Source Weekly: What is your age, occupation and political affiliation?
I just turned 38. I’m an educator and researcher. I consider myself an independent, as I don’t tend to vote the party lines, but I’m a registered Democrat so I can vote in the primaries.
SW: How long have you lived in Bend?
Though I’m a native Oregonian (I was raised in Eugene) I moved to Bend four years ago, thinking I’d stay for 3-6 months to carry out research for my dissertation, but I fell in love with the city and decided to make it my home.
SW: Why do you want to be a City Councilor?

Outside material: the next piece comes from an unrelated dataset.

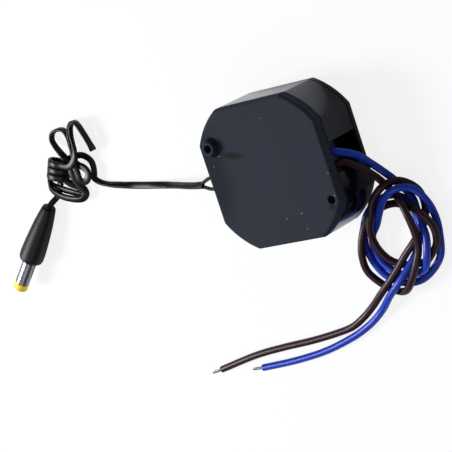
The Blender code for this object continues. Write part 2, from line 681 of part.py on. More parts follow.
def mains_wire(colour, exit_y, route, material):
    """One insulated wire from its pad under the board, out of the pocket and along its route."""
    start = [(WIRE_SOLDER_X, exit_y, WIRE_EXIT_Z),
             (POCKET_FLOOR - WALL, exit_y, WIRE_EXIT_Z),
             (POCKET_FLOOR + WALL, exit_y, WIRE_EXIT_Z)]
    points = smooth_route(start + [Vector(point) * MM for point in route], WIRE_DIAMETER * 1.75)
    wire = tube(f"mains_wire_{colour}", points, WIRE_DIAMETER)
    finish(wire, wire.name, material)
    heading = (points[-1] - points[-2]).normalized()
    heading.z = 0.0
    lift = Vector((0.0, 0.0, TIP_DIAMETER / 2 - points[-1].z))
    near = points[-1] + heading * FIT
    far = near + heading * TIP_LENGTH
    tip = tube(f"{colour}_wire_tip", [near, near.lerp(far, 0.5) + lift / 2, far + lift], TIP_DIAMETER)
    finish(tip, tip.name, TINNED_COPPER)


def output_lead():
    """Two cores out of the left pocket, the twin lead to its loops, and the last stretch to the plug."""
    fork = Vector((-38.0, -1.35, 10.4)) * MM
    half_pair = (CORE_DIAMETER + FIT) / 2
    for name, side in (("dc_leg_positive", 1), ("dc_leg_negative", -1)):
        y = CORE_EXIT_Y + side * CORE_SPREAD / 2
        route = [(CORE_SOLDER_X, y, WIRE_EXIT_Z), (-POCKET_FLOOR, y, WIRE_EXIT_Z),
                 (-0.0260, y, WIRE_EXIT_Z - 0.0006),
                 (-0.0325, y - 0.0004, WIRE_EXIT_Z - 0.0029),
                 (fork.x, fork.y + side * half_pair, fork.z)]
        core = tube(name, smooth_route(route, CORE_DIAMETER * 2), CORE_DIAMETER)
        finish(core, name, LEAD_PLASTIC)

    floor = LEAD_DIAMETER / 2
    across = Vector((math.sin(HANK_TURN), -math.cos(HANK_TURN), 0.0))
    along = Vector((math.cos(HANK_TURN), math.sin(HANK_TURN), 0.0))
    hank_centre = Vector((HANK_X, HANK_Y, floor))
    enter = hank_centre - along * HANK_RUN * 0.45 + across * (HANK_RADIUS + 2 * FIT)
    route = [fork - Vector((FIT, 0.0, 0.0)), Vector((-0.0460, -0.0012, 0.0075)),
             Vector((-0.0550, -0.0006, 0.0040)), Vector((-0.0640, 0.0003, 0.0017)),
             Vector((-0.0740, 0.0017, floor)), Vector((-0.0840, 0.0036, floor)),
             Vector((-0.0910, 0.0055, floor)), enter]
    lead = tube("dc_lead", smooth_route(route, LEAD_DIAMETER * 2), LEAD_DIAMETER)
    finish(lead, "dc_lead", LEAD_PLASTIC)

    hank = slab("dc_lead_bundle", [hank_loop(HANK_RADIUS), hank_loop(HANK_HOLE)], 0.0, HANK_HEIGHT)
    for z in (-HANK_HEIGHT / 2, HANK_HEIGHT / 2):
        round_rim(hank, z, HANK_ROUND, 3)
    hank.location.x, hank.location.y = HANK_X, HANK_Y
    hank.rotation_euler.z = HANK_TURN
    finish(hank, "dc_lead_bundle", LEAD_PLASTIC)

    tail_centre, heading = plug_axis()
    leave = hank_centre - along * (HANK_RUN / 2) + (-along - across * 0.35).normalized() * (
        HANK_RADIUS + 2 * FIT)
    join = tail_centre - heading * FIT
    route = [leave, join - heading * LEAD_DIAMETER * 1.5, join]
    tail = tube("dc_lead_tail", smooth_route(route, LEAD_DIAMETER * 1.5), LEAD_DIAMETER)
    finish(tail, "dc_lead_tail", LEAD_PLASTIC)


def hank_loop(radius):
    """A straight run with round ends, along X."""
    steps = 14
    loop = []
    for side in (1, -1):
        for step in range(steps + 1):
            angle = math.pi * (step / steps - 0.5) + (0.0 if side > 0 else math.pi)
            loop.append((side * HANK_RUN / 2 + radius * math.cos(angle), radius * math.sin(angle)))
    return loop


def plug_axis():
    """The middle of the grip's tail and the way the plug points, for a grip that lies on the floor."""
    heading = Vector((math.cos(PLUG_TURN) * math.cos(PLUG_TILT), math.sin(PLUG_TURN) * math.cos(PLUG_TILT),
                      math.sin(PLUG_TILT)))
    height = max(radius * math.cos(PLUG_TILT) - place * GRIP_LENGTH * math.sin(PLUG_TILT)
                 for place, radius in GRIP_SHAPE)
    return Vector((PLUG_TAIL_X, PLUG_TAIL_Y, height)), heading


def lay_along_plug(obj):
    centre, heading = plug_axis()
    obj.rotation_mode = "QUATERNION"
    obj.rotation_quaternion = heading.to_track_quat("Z", "Y")
    obj.location = centre
    return obj


def plug():
    """The grip, and in its mouth the sleeve, the insulator inside it and the contact inside that."""
    seat = GRIP_LENGTH - BARREL_SEAT
    tip = GRIP_LENGTH + BARREL_LENGTH
    socket = BARREL_RADIUS + FIT
    outside = [(radius, place * GRIP_LENGTH) for place, radius in reversed(GRIP_SHAPE)]
    profile = [(0.0, seat), (socket, seat), (socket, GRIP_LENGTH), *outside, (0.0, 0.0)]
    grip = lay_along_plug(turned("plug_body", profile, 44))
    finish(grip, "plug_body", GRIP_PLASTIC, math.radians(50))

    inner = BARREL_RADIUS - BARREL_WALL
    low, high = seat + FIT, tip - TIP_COLLAR - FIT
    profile = [(inner, high), (BARREL_RADIUS, high), (BARREL_RADIUS, low), (inner, low)]
    sleeve = lay_along_plug(turned("plug_sleeve", profile, 36, closed=True))
    finish(sleeve, "plug_sleeve", NICKEL_PLATE)

    outer, bore = inner - FIT, CONTACT_RADIUS + FIT
    edge = 0.0003
    profile = [(CONTACT_HOLE, tip), (BARREL_RADIUS - edge, tip), (BARREL_RADIUS, tip - edge),
               (BARREL_RADIUS, tip - TIP_COLLAR), (outer, tip - TIP_COLLAR), (outer, low), (bore, low),
               (bore, tip - TIP_COLLAR / 2), (CONTACT_HOLE, tip - TIP_COLLAR / 2)]
    insulator = lay_along_plug(turned("plug_insulator", profile, 36, closed=True))
    finish(insulator, "plug_insulator", YELLOW_PLASTIC)

    high = tip - TIP_COLLAR / 2 - FIT
    profile = [(CONTACT_BORE, high), (CONTACT_RADIUS, high), (CONTACT_RADIUS, low), (CONTACT_BORE, low)]
    contact = lay_along_plug(turned("plug_contact", profile, 28, closed=True))
    finish(contact, "plug_contact", NICKEL_PLATE)


clear_scene()
PARTS = new_collection("Power supply")
CUTTERS = new_collection("Cutters")

FACE_PLASTIC = make_material("textured face plastic", (0.040, 0.048, 0.060), 0.65)
GLOSS_PLASTIC = make_material("gloss black plastic", (0.012, 0.013, 0.015), 0.20)
BOARD_LAMINATE = make_material("green board laminate", (0.05, 0.16, 0.07), 0.45)
FERRITE = make_material("ferrite", (0.035, 0.035, 0.038), 0.70)
BOBBIN_PLASTIC = make_material("bobbin plastic", (0.02, 0.02, 0.02), 0.55)
WINDING_TAPE = make_material("yellow winding tape", (0.75, 0.60, 0.10), 0.40)
BLACK_MOULDING = make_material("black moulding compound", (0.025, 0.025, 0.027), 0.60)
SLEEVE_PLASTIC = make_material("capacitor sleeve", (0.02, 0.03, 0.09), 0.35)
FILM_PLASTIC = make_material("film capacitor case", (0.75, 0.60, 0.12), 0.45)
BLUE_LACQUER = make_material("blue lacquer", (0.04, 0.14, 0.42), 0.40)
FUSE_LACQUER = make_material("green fuse lacquer", (0.10, 0.28, 0.16), 0.50)
BLUE_INSULATION = make_material("blue insulation", (0.015, 0.045, 0.42), 0.35)
BROWN_INSULATION = make_material("brown insulation", (0.045, 0.018, 0.016), 0.35)
TINNED_COPPER = make_material("tinned copper", (0.60, 0.60, 0.58), 0.35, 1.0)
LEAD_PLASTIC = make_material("black lead plastic", (0.012, 0.012, 0.013), 0.40)
GRIP_PLASTIC = make_material("soft black grip", (0.015, 0.015, 0.016), 0.50)
NICKEL_PLATE = make_material("nickel plate", (0.75, 0.75, 0.76), 0.12, 1.0)
YELLOW_PLASTIC = make_material("yellow plastic", (0.76, 0.58, 0.06), 0.35)

front_cover()
housing_body()
back_cover()
circuit_board()
board_parts()
transformer()
mains_wire("brown", BROWN_EXIT_Y, BROWN_ROUTE, BROWN_INSULATION)
mains_wire("blue", BLUE_EXIT_Y, BLUE_ROUTE, BLUE_INSULATION)
output_lead()
plug()

if __name__ == "__main__":
    for sub_part in sorted(PARTS.objects, key=lambda item: item.name):
        print(sub_part.name)
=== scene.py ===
import math

import bmesh
import bpy
from mathutils import Matrix, Vector


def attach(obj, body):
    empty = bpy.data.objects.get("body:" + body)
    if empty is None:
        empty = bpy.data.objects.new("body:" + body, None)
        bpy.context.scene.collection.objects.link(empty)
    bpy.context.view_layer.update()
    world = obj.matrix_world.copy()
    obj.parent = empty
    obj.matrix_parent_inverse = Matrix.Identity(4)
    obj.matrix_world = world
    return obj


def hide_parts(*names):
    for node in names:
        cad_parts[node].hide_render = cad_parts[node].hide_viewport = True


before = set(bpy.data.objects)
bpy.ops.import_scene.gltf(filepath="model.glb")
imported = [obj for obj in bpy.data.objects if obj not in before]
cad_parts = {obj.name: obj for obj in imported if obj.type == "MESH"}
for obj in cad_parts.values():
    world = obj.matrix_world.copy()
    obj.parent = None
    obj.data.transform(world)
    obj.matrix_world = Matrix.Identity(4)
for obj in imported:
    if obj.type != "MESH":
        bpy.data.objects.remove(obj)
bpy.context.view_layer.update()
mm = 0.001
print("frame loaded,", len(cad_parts), "nodes")


def deselectAll():
    if bpy.context.object and bpy.context.object.mode != "OBJECT":
        bpy.ops.object.mode_set(mode="OBJECT")
    bpy.ops.object.select_all(action="DESELECT")


def pick(obj):
    deselectAll()
    obj.select_set(True)
    bpy.context.view_layer.objects.active = obj
    return obj


def bakePlace(obj):
    # the piece's place goes into its mesh, so its object stays at the origin
    pick(obj)
    bpy.ops.object.transform_apply(location=True, rotation=True, scale=True)
    return obj


def applyModifiers(obj):
    pick(obj)
    for modifier in list(obj.modifiers):
        bpy.ops.object.modifier_apply(modifier=modifier.name)
    return obj


def cutWith(obj, tool, operation="DIFFERENCE"):
    boolean = obj.modifiers.new("cut", "BOOLEAN")
    boolean.operation = operation
    boolean.object = tool
    boolean.solver = "EXACT"
    applyModifiers(obj)
    bpy.data.objects.remove(tool, do_unlink=True)
    return obj


def selectEdges(obj, wanted):
    # edges are chosen by their own place; leaves the piece in edit mode
    pick(obj)
    bpy.ops.object.mode_set(mode="EDIT")
    bpy.ops.mesh.select_mode(type="EDGE")
    bpy.ops.mesh.select_all(action="DESELECT")
    bm = bmesh.from_edit_mesh(obj.data)
    for edge in bm.edges:
        if len(edge.link_faces) == 2 and wanted(edge):
            edge.select = True
    bmesh.update_edit_mesh(obj.data)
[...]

I’ve dedicated my career and education to balancing conservation and development. Armed with my Ph.D., I think serving on the City Council is an ideal place to use my skills, experience, and education to make a positive contribution to my community.
SW: How many City Council meetings have you attended in the past year?
Two council meetings and two UGB meetings, but I’m just getting started. I attended nearly every meeting of the Oregon Watershed Enhancement Board for four years when I was working on my dissertation. I’m actually a big fan of meetings (which is odd, I know), and I look forward to future council meetings.
SW: Have you previously held a public office or participated on a civic committee?
I served as the Co-President of the School of Natural Resources and Environment at the University of Florida.
SW: Names three things you hope you change if elected.
I’d like to be heavily involved in improving public participation in local issues, so everyone feels like they have a voice that can be heard. I’d like to improve transparency when it comes to decision-making by the City Council. Through participatory processes and open communication, I aim to increase citizens’ trust in local government. Also, in the wake of growth and change, which are both inevitable, I plan to work hard to protect all of the things we love about Bend.
SW: What’s your take on Mirror Pond, the UGB and vacation rentals?
As a historic icon in Bend, I think Mirror Pond
should be preserved in some capacity. However, I don’t believe maintaining the dam as it currently exists is the best solution economically or environmentally. Based on my education and career in collaborative water management, I am confident we can find a creative solution that preserves our iconic pond, includes fish passage and restoration of the river’s ecology, and won’t cost the city millions in continuing maintenance.
I think we can find a nice compromise between limiting extensive sprawl at the edges of the city (avoiding the pitfalls of other cities in the west), and utilizing existing lands already within the UGB
for infill. Bottom line is we need more affordable housing! As a result of this UGB process I’d like to see a lot of different housing options in Bend, both for sale and for rent. Not everyone wants the same thing. Some people desire more condos or apartments and attached dwellings in the core of the city, so they can walk and bike to services, and other people want a single family home with a yard for the dogs and the kids, and are more than happy to jump in the cars to go to the store. We need to cater to a wide range of needs, while taking into account the cost of infrastructure as the city expands.
As for vacation rentals
, I think they can be great, but obviously like most things, too much of a good thing can turn into a bad thing. To begin, I think we need stricter enforcement of permits. Permit holders who are in violation repeatedly should probably lose the privilege of having a permit. Also density is an issue. I don’t think anyone wants to see entire neighborhoods turned into vacation rentals while long term residents are pushed out with nowhere affordable to go. I think we can come up with a creative solution to this issue by examining how other cities have dealt with it and to what degree of success.
SW: Why are you the best person for the job?
My Ph.D. research focused on water resource management through collaboration and partnership building, so not only do I have the knowledge and skills to collect and analyze information from a wide variety of sources, and think critically about issues, but I also know first hand the value of working together to accomplish goals. Additionally, as an educator, I am an excellent communicator; I am proficient at not only understanding complex information, but at distilling that information and making it easily understandable for a wide variety of audiences. I do not purport to have all the answers, instead I seek to listen to and learn from others, and be a voice that represents all Bend citizens.
SW: What’s the best and worst thing about Bend?
In my mind, Bend is literally paradise, perhaps without a tropical ocean. It’s a wonderful city, with a small town feel, with incredible access to services, and it’s an outdoor recreational playground. In my mind the only thing it lacks, besides the tropical ocean, is ethnic and cultural diversity. Also, we could use a better transit system, and a lot safer bicycle routes.
SW: What’s your favorite band/musician?
That’s tough to answer, there are too many to pick just one. My “favorite” totally depends on my mood. Lately, I’ve been listening to the Michael Franti station on Pandora a lot, because it’s so darn upbeat and positive, which is how I try to be, most of the time.
SW: What Simpson’s character do you most identify with?
Lisa, of course. No doubt about it!
Lisa Seales is running against Ron Boozell, Casey Roats, and Richard Robertson.